For Nigeria, Africa’s largest economy and the world’s most populous black nation, the conditions would be more critical, with the present government resorting to borrowing binges to make up for disappearing revenues. The consequence has been a shocking high debt-to-revenue ratio, with 118.9 percent reported from January to April this year, ranked as the worst in the world.

 

Since 2017, the country has lost at least 1.9 million of its SMEs due to the perilous economic situation in the country. According to a recent PricewaterhouseCoopers (PwC) report, at least 39,654,385 MSMEs operated in Nigeria as of December 2020 against 41,543,028 million that were in existence in 2017. Also, as of January this year, the MSMEs number in the country has further shrunken to 38,413,420 million.

 

PwC said SMEs contribute 48 percent of Nigeria’s national gross domestic product (GDP), account for 96 percent of businesses and 84 percent of employment in the country.

 

Bola Adigun, a financial expert at PwC, said recently that 80 percent of MSMEs that collapsed in Nigeria failed due to cash flow problems.

 

At continental level, MSMEs provide an estimated 80 percent of jobs across Africa. sub-Saharan Africa alone has 44 million MSMEs, almost all of which are micro.

 

Some financial experts who spoke to Business A.M. said, for these MSMEs to grow, create more jobs, and generate economic growth in Nigeria and Africa, they need access to capital.
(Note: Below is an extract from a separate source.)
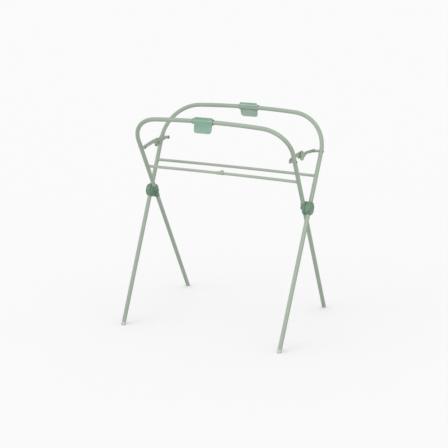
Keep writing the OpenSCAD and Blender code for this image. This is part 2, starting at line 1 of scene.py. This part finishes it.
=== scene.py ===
# %% [markdown]
# # A folding stand for a baby bath
# The stand is two bent steel tubes that cross in an X. A bath hangs by its rim between the two
# top rails. Each tube is coated in a pale grey green, dark green plastic hubs cover the
# crossings, and a moulded clip on each rail keeps the bath's rim in place.
#
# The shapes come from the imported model, which is already in metres and in the right place. What
# is left for this script is how they look: finishes, the small welds, light and camera.

# %% Load the frame
import json
import math

import bpy
from mathutils import Matrix, Vector


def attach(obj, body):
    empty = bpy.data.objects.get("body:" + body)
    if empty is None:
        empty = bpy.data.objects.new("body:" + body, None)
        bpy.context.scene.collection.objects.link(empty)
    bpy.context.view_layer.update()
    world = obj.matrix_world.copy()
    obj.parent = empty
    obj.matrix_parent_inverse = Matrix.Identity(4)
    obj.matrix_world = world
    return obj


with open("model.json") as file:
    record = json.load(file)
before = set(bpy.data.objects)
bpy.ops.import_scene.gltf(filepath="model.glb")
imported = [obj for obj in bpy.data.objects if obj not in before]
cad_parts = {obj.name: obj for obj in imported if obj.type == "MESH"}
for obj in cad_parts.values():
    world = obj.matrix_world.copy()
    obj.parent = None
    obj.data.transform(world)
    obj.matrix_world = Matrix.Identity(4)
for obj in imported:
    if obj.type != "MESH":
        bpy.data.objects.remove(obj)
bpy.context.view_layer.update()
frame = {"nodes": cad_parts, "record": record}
nodes = frame["nodes"]

# %% [markdown]
# ## Colours
# A colour is given as three numbers from 0 to 255, as screens use them. Blender mixes light in
# linear values, so a helper converts each colour once.

# %% A colour helper
def paint(r, g, b):
    """A screen colour as Blender's linear red, green, blue and alpha."""
    def linear(c):
        c /= 255
        return c / 12.92 if c <= 0.04045 else ((c + 0.055) / 1.055) ** 2.4
    return (linear(r), linear(g), linear(b), 1.0)

print("a middle grey in linear light:", round(paint(128, 128, 128)[0], 3))

# %% [markdown]
# ## Small helpers for shader nodes
# The finishes need the same two steps again and again: stretch a value to another range, and mix
# two colours by a mask. Written once as helpers, they keep the functions that follow short.

# %% Helpers for a value's range and for a mix
def ranged(tree, value, low, high, start=0.0, end=1.0):
    """Stretches a value that runs from start to end, so that it runs from low to high."""
    node = tree.nodes.new("ShaderNodeMapRange")
    ends = {"From Min": start, "From Max": end, "To Min": low, "To Max": high}
    for label, number in ends.items():
        node.inputs[label].default_value = number
    tree.links.new(value, node.inputs["Value"])
    return node.outputs["Result"]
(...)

But the availability of this factor of production is now hugely uncertain, as the new OECD economic outlook indicated.

 

“Tighter access to finance, increased debt burden, reduced activity and profitability. With higher bankruptcies, lower investment and less equipped for the transitions, all these threaten recovery,” OECD outlook stated as the price of a troubled business environment.

 

It listed inflation/high energy prices, higher interest rates, lower demand, supply-chain disruptions, and labour market tensions on the economic impacts, which exacerbate vulnerabilities.

 

The OECD said according to some early perception surveys, there has already been a marked impact on MSMEs confidence and activity. A third of German SMEs see the Ukraine war as a medium to high risk to their business, particularly in the manufacturing and trade sectors. In Ireland, the Linked Finance SME confidence index fell from 67.9 to 61.1 in the first quarter of 2022. In March and April 2022, small-business sales year-on-year growth slowed in Australia, New Zealand and the UK and reached half the growth rates seen in March 2021. In Poland – geographically closer to the centre of the crisis – one in five SMEs reported having been forced to limit their business operations three weeks after the invasion.

 

The outlook said: “Rising costs are already beginning to bite. The rise in prices, in particular energy prices, was already the main concern for the business sector before the war in Ukraine. The increase in energy prices and other inputs is particularly challenging for SMEs because of their limited capacity to mitigate the shock. They have less ability to negotiate favourable conditions along their supply chain or with energy providers. They have limited capacity to pass the price increases on to consumers. They are squeezed in the middle.

 

According to OECD, however, “there may be a silver lining to the current shock. Current energy prices may incite SMEs to accelerate adoption of energy-efficiency measures.”

 

But the outlook advised on the need to focus on the longer-term objectives. “These measures will be essential to the survival of many SMEs. But it will be important that short-term subsidies do not distract from, or delay longer-term transitions. In the EU, National

 

Recovery and Resilience Plans have been developed which should help support longer-term SMEs’ investment needs, in particular to support their energy transition. Policy makers will need to monitor short-term measures closely to ensure they work to support, rather than counteract, longer-term objectives.”